- YOUR GOAL
Render every entry exactly as it appears.

- EXTRACTED MATERIAL
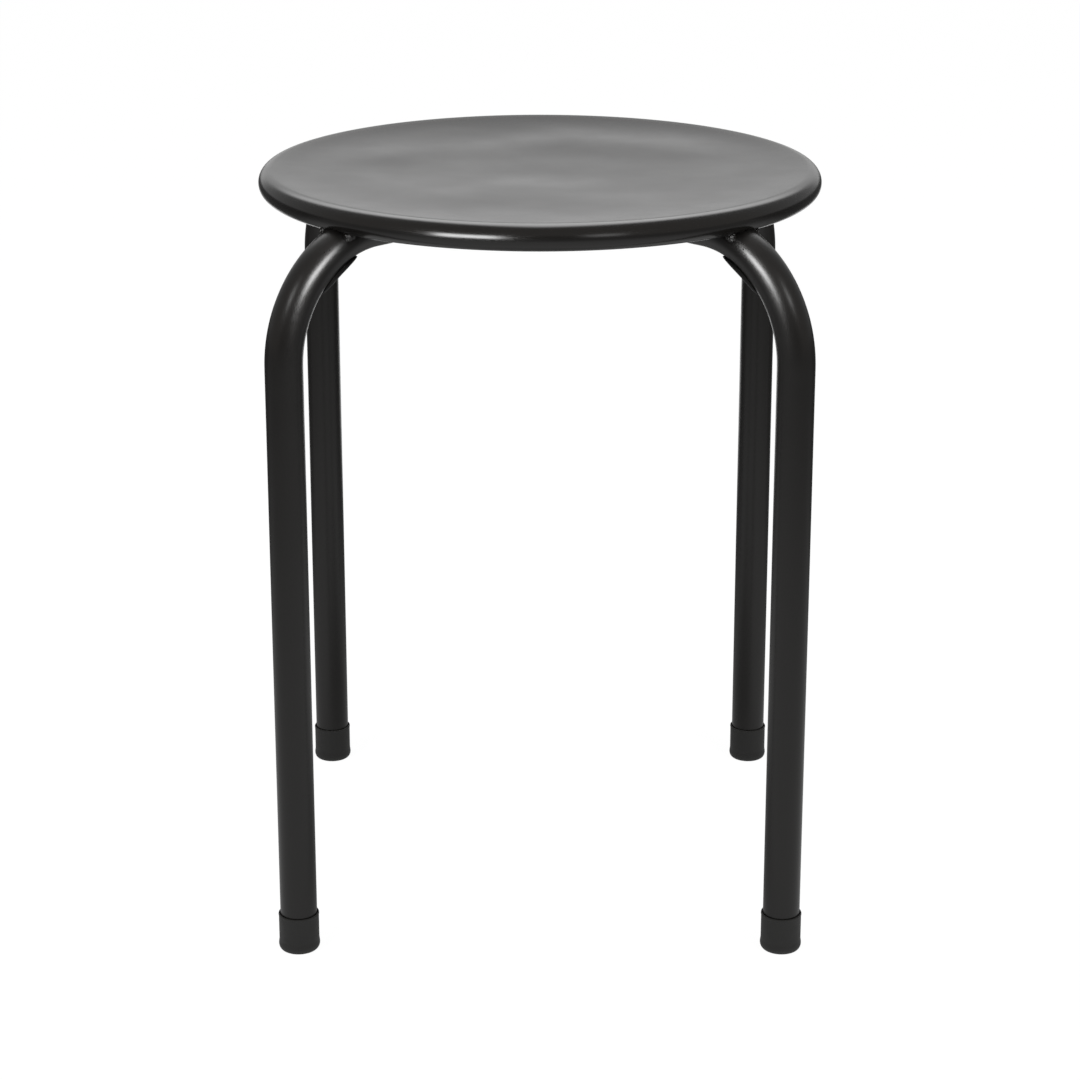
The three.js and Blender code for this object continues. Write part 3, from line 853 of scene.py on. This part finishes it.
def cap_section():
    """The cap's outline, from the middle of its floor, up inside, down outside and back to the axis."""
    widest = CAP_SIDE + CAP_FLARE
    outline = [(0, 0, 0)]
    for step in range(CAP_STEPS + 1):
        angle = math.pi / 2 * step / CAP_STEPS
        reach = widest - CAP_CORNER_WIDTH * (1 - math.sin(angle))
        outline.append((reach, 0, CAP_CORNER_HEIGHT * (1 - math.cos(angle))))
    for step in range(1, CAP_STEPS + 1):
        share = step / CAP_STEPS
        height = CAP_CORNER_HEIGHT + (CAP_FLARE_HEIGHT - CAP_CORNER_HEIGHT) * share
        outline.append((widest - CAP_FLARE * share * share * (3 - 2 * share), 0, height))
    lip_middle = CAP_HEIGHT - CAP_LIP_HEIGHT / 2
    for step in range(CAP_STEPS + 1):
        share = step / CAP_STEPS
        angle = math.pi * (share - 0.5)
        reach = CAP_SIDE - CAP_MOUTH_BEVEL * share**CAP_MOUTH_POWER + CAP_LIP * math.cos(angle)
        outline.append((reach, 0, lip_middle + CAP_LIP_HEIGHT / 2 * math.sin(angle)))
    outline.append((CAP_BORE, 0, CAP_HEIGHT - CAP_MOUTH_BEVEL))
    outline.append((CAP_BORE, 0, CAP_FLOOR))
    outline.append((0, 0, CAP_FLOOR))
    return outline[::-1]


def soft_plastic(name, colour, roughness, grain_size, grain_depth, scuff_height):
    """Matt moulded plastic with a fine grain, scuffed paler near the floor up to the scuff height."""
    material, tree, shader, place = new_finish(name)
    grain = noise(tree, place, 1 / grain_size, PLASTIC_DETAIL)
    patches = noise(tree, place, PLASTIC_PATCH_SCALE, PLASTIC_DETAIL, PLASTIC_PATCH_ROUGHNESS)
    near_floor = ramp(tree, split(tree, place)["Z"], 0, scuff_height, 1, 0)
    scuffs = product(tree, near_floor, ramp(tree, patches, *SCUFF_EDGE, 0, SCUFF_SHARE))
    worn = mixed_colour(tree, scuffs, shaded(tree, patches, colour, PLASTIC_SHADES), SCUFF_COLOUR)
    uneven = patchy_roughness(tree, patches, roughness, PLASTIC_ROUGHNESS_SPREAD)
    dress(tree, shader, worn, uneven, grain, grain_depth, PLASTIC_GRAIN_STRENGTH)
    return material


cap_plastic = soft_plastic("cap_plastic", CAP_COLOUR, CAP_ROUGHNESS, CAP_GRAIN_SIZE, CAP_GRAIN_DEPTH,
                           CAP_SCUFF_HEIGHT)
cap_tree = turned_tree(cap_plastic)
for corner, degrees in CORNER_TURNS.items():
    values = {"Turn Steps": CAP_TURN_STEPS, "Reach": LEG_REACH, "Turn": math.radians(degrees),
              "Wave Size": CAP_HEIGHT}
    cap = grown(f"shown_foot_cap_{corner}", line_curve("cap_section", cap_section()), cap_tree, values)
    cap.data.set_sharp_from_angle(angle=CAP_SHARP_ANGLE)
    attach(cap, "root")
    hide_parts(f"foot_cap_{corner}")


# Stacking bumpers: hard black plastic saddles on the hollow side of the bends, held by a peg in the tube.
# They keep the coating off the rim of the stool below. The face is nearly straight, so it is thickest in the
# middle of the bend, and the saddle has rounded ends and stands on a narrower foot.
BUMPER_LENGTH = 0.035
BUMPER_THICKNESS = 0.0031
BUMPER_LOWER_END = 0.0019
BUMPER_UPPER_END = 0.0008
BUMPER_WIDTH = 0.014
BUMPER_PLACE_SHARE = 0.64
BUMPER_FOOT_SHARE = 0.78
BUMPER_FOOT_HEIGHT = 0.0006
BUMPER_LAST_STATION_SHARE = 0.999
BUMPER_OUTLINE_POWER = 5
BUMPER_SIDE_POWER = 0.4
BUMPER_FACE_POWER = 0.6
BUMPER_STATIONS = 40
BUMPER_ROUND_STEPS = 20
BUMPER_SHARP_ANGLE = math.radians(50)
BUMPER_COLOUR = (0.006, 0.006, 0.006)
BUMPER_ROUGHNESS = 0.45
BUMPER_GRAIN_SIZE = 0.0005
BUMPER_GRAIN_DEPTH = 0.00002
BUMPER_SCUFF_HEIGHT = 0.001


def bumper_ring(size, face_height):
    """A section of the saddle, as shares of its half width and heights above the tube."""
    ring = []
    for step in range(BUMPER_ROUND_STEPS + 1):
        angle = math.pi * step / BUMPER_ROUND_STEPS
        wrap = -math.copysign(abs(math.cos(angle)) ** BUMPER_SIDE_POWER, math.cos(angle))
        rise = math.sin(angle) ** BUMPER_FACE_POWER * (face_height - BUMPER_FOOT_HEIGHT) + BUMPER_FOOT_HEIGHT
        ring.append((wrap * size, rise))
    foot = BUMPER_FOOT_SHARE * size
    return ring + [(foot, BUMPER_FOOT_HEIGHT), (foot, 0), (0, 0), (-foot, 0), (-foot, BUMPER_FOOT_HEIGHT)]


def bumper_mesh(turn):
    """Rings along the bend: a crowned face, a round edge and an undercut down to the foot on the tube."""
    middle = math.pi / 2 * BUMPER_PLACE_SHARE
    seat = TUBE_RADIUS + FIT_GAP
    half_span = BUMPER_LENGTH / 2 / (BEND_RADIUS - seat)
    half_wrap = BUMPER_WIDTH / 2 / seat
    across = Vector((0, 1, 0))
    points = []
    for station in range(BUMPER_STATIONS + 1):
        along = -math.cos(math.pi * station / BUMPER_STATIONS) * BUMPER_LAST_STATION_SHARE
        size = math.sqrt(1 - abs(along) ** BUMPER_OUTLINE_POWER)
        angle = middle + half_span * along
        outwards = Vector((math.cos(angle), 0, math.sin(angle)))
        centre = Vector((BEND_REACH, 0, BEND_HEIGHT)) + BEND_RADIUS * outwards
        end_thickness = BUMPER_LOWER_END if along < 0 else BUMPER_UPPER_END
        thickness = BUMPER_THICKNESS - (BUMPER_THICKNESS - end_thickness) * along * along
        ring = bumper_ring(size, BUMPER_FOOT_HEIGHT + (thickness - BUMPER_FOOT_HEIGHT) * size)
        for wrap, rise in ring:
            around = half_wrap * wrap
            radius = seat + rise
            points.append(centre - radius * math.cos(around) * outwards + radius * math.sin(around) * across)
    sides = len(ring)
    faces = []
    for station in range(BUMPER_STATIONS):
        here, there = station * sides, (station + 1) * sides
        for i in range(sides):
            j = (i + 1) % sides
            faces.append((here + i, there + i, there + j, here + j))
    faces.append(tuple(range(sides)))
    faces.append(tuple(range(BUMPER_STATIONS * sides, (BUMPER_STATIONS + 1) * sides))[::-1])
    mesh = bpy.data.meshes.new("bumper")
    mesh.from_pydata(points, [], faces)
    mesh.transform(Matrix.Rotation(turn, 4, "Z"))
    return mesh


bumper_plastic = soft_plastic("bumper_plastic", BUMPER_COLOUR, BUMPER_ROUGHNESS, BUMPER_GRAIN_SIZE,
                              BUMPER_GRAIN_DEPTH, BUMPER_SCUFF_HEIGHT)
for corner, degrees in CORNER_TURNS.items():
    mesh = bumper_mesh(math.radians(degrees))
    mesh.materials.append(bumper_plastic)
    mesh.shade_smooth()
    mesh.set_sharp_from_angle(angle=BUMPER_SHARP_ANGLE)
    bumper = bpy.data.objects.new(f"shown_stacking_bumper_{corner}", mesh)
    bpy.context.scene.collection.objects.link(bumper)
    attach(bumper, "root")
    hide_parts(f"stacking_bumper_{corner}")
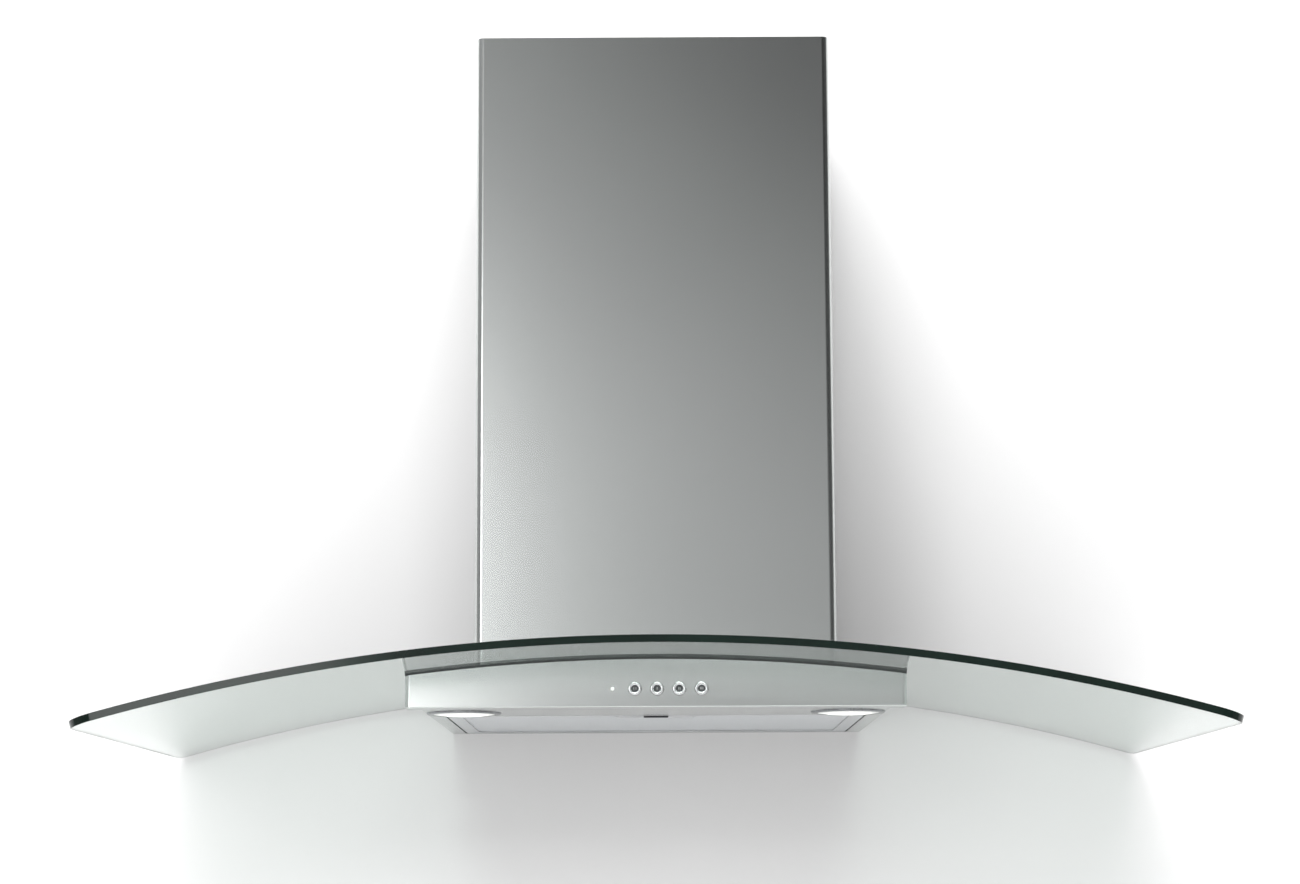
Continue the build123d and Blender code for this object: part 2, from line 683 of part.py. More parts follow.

- FINISHED ANSWER
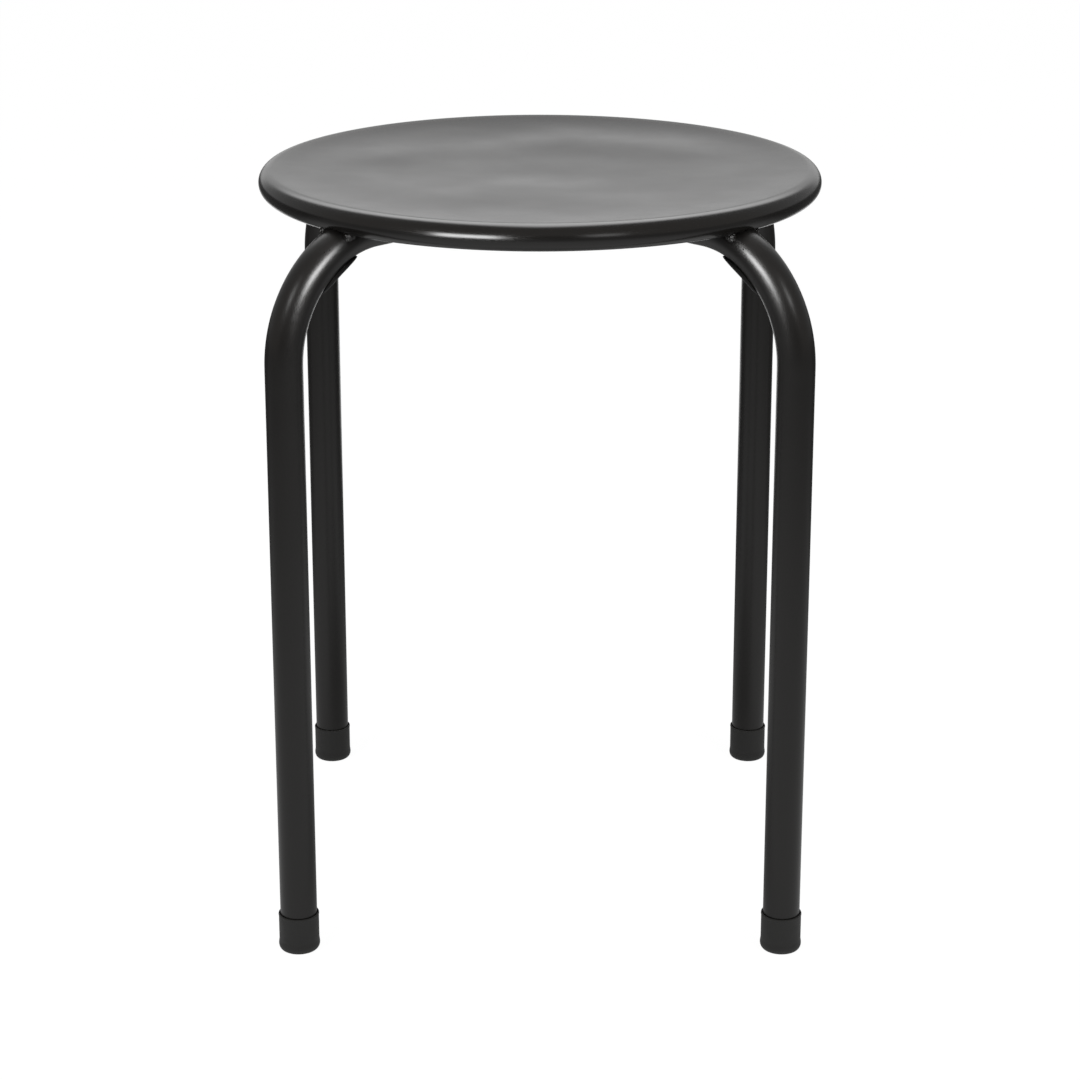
The three.js and Blender code for this object continues. Write part 3, from line 853 of scene.py on. This part finishes it.
def cap_section():
    """The cap's outline, from the middle of its floor, up inside, down outside and back to the axis."""
    widest = CAP_SIDE + CAP_FLARE
    outline = [(0, 0, 0)]
    for step in range(CAP_STEPS + 1):
        angle = math.pi / 2 * step / CAP_STEPS
        reach = widest - CAP_CORNER_WIDTH * (1 - math.sin(angle))
        outline.append((reach, 0, CAP_CORNER_HEIGHT * (1 - math.cos(angle))))
    for step in range(1, CAP_STEPS + 1):
        share = step / CAP_STEPS
        height = CAP_CORNER_HEIGHT + (CAP_FLARE_HEIGHT - CAP_CORNER_HEIGHT) * share
        outline.append((widest - CAP_FLARE * share * share * (3 - 2 * share), 0, height))
    lip_middle = CAP_HEIGHT - CAP_LIP_HEIGHT / 2
    for step in range(CAP_STEPS + 1):
        share = step / CAP_STEPS
        angle = math.pi * (share - 0.5)
        reach = CAP_SIDE - CAP_MOUTH_BEVEL * share**CAP_MOUTH_POWER + CAP_LIP * math.cos(angle)
        outline.append((reach, 0, lip_middle + CAP_LIP_HEIGHT / 2 * math.sin(angle)))
    outline.append((CAP_BORE, 0, CAP_HEIGHT - CAP_MOUTH_BEVEL))
    outline.append((CAP_BORE, 0, CAP_FLOOR))
    outline.append((0, 0, CAP_FLOOR))
    return outline[::-1]


def soft_plastic(name, colour, roughness, grain_size, grain_depth, scuff_height):
    """Matt moulded plastic with a fine grain, scuffed paler near the floor up to the scuff height."""
    material, tree, shader, place = new_finish(name)
    grain = noise(tree, place, 1 / grain_size, PLASTIC_DETAIL)
    patches = noise(tree, place, PLASTIC_PATCH_SCALE, PLASTIC_DETAIL, PLASTIC_PATCH_ROUGHNESS)
    near_floor = ramp(tree, split(tree, place)["Z"], 0, scuff_height, 1, 0)
    scuffs = product(tree, near_floor, ramp(tree, patches, *SCUFF_EDGE, 0, SCUFF_SHARE))
    worn = mixed_colour(tree, scuffs, shaded(tree, patches, colour, PLASTIC_SHADES), SCUFF_COLOUR)
    uneven = patchy_roughness(tree, patches, roughness, PLASTIC_ROUGHNESS_SPREAD)
    dress(tree, shader, worn, uneven, grain, grain_depth, PLASTIC_GRAIN_STRENGTH)
    return material


cap_plastic = soft_plastic("cap_plastic", CAP_COLOUR, CAP_ROUGHNESS, CAP_GRAIN_SIZE, CAP_GRAIN_DEPTH,
                           CAP_SCUFF_HEIGHT)
cap_tree = turned_tree(cap_plastic)
for corner, degrees in CORNER_TURNS.items():
    values = {"Turn Steps": CAP_TURN_STEPS, "Reach": LEG_REACH, "Turn": math.radians(degrees),
              "Wave Size": CAP_HEIGHT}
    cap = grown(f"shown_foot_cap_{corner}", line_curve("cap_section", cap_section()), cap_tree, values)
    cap.data.set_sharp_from_angle(angle=CAP_SHARP_ANGLE)
    attach(cap, "root")
    hide_parts(f"foot_cap_{corner}")


# Stacking bumpers: hard black plastic saddles on the hollow side of the bends, held by a peg in the tube.
# They keep the coating off the rim of the stool below. The face is nearly straight, so it is thickest in the
# middle of the bend, and the saddle has rounded ends and stands on a narrower foot.
BUMPER_LENGTH = 0.035
BUMPER_THICKNESS = 0.0031
BUMPER_LOWER_END = 0.0019
BUMPER_UPPER_END = 0.0008
BUMPER_WIDTH = 0.014
BUMPER_PLACE_SHARE = 0.64
BUMPER_FOOT_SHARE = 0.78
BUMPER_FOOT_HEIGHT = 0.0006
BUMPER_LAST_STATION_SHARE = 0.999
BUMPER_OUTLINE_POWER = 5
BUMPER_SIDE_POWER = 0.4
BUMPER_FACE_POWER = 0.6
BUMPER_STATIONS = 40
BUMPER_ROUND_STEPS = 20
BUMPER_SHARP_ANGLE = math.radians(50)
BUMPER_COLOUR = (0.006, 0.006, 0.006)
BUMPER_ROUGHNESS = 0.45
BUMPER_GRAIN_SIZE = 0.0005
BUMPER_GRAIN_DEPTH = 0.00002
BUMPER_SCUFF_HEIGHT = 0.001


def bumper_ring(size, face_height):
    """A section of the saddle, as shares of its half width and heights above the tube."""
    ring = []
    for step in range(BUMPER_ROUND_STEPS + 1):
        angle = math.pi * step / BUMPER_ROUND_STEPS
        wrap = -math.copysign(abs(math.cos(angle)) ** BUMPER_SIDE_POWER, math.cos(angle))
        rise = math.sin(angle) ** BUMPER_FACE_POWER * (face_height - BUMPER_FOOT_HEIGHT) + BUMPER_FOOT_HEIGHT
        ring.append((wrap * size, rise))
    foot = BUMPER_FOOT_SHARE * size
    return ring + [(foot, BUMPER_FOOT_HEIGHT), (foot, 0), (0, 0), (-foot, 0), (-foot, BUMPER_FOOT_HEIGHT)]


def bumper_mesh(turn):
    """Rings along the bend: a crowned face, a round edge and an undercut down to the foot on the tube."""
    middle = math.pi / 2 * BUMPER_PLACE_SHARE
    seat = TUBE_RADIUS + FIT_GAP
    half_span = BUMPER_LENGTH / 2 / (BEND_RADIUS - seat)
    half_wrap = BUMPER_WIDTH / 2 / seat
    across = Vector((0, 1, 0))
    points = []
    for station in range(BUMPER_STATIONS + 1):
        along = -math.cos(math.pi * station / BUMPER_STATIONS) * BUMPER_LAST_STATION_SHARE
        size = math.sqrt(1 - abs(along) ** BUMPER_OUTLINE_POWER)
        angle = middle + half_span * along
        outwards = Vector((math.cos(angle), 0, math.sin(angle)))
        centre = Vector((BEND_REACH, 0, BEND_HEIGHT)) + BEND_RADIUS * outwards
        end_thickness = BUMPER_LOWER_END if along < 0 else BUMPER_UPPER_END
        thickness = BUMPER_THICKNESS - (BUMPER_THICKNESS - end_thickness) * along * along
        ring = bumper_ring(size, BUMPER_FOOT_HEIGHT + (thickness - BUMPER_FOOT_HEIGHT) * size)
        for wrap, rise in ring:
            around = half_wrap * wrap
            radius = seat + rise
            points.append(centre - radius * math.cos(around) * outwards + radius * math.sin(around) * across)
    sides = len(ring)
    faces = []
    for station in range(BUMPER_STATIONS):
        here, there = station * sides, (station + 1) * sides
        for i in range(sides):
            j = (i + 1) % sides
            faces.append((here + i, there + i, there + j, here + j))
    faces.append(tuple(range(sides)))
    faces.append(tuple(range(BUMPER_STATIONS * sides, (BUMPER_STATIONS + 1) * sides))[::-1])
    mesh = bpy.data.meshes.new("bumper")
    mesh.from_pydata(points, [], faces)
    mesh.transform(Matrix.Rotation(turn, 4, "Z"))
    return mesh


bumper_plastic = soft_plastic("bumper_plastic", BUMPER_COLOUR, BUMPER_ROUGHNESS, BUMPER_GRAIN_SIZE,
                              BUMPER_GRAIN_DEPTH, BUMPER_SCUFF_HEIGHT)
for corner, degrees in CORNER_TURNS.items():
    mesh = bumper_mesh(math.radians(degrees))
    mesh.materials.append(bumper_plastic)
    mesh.shade_smooth()
    mesh.set_sharp_from_angle(angle=BUMPER_SHARP_ANGLE)
    bumper = bpy.data.objects.new(f"shown_stacking_bumper_{corner}", mesh)
    bpy.context.scene.collection.objects.link(bumper)
    attach(bumper, "root")
    hide_parts(f"stacking_bumper_{corner}")
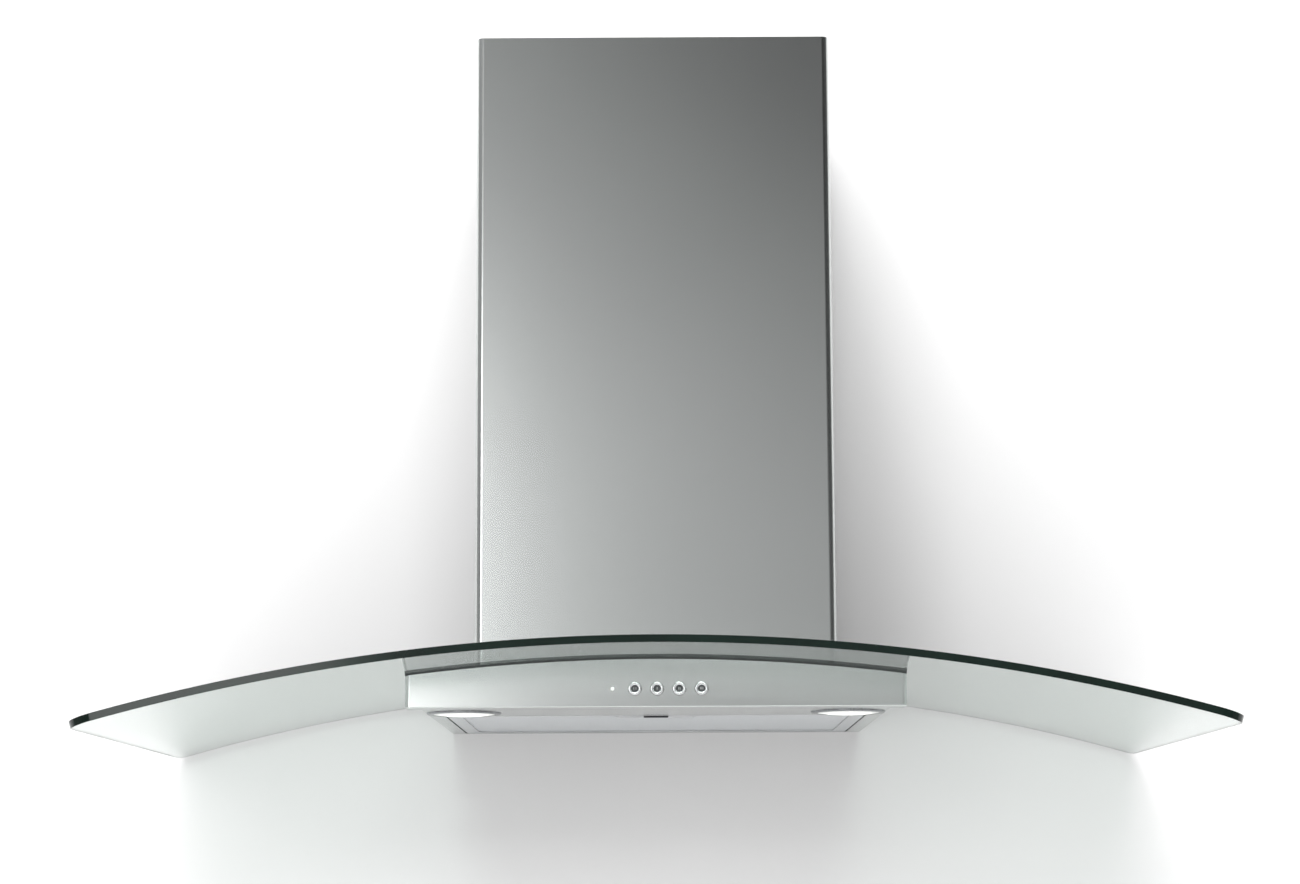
Continue the build123d and Blender code for this object: part 2, from line 683 of part.py. More parts follow.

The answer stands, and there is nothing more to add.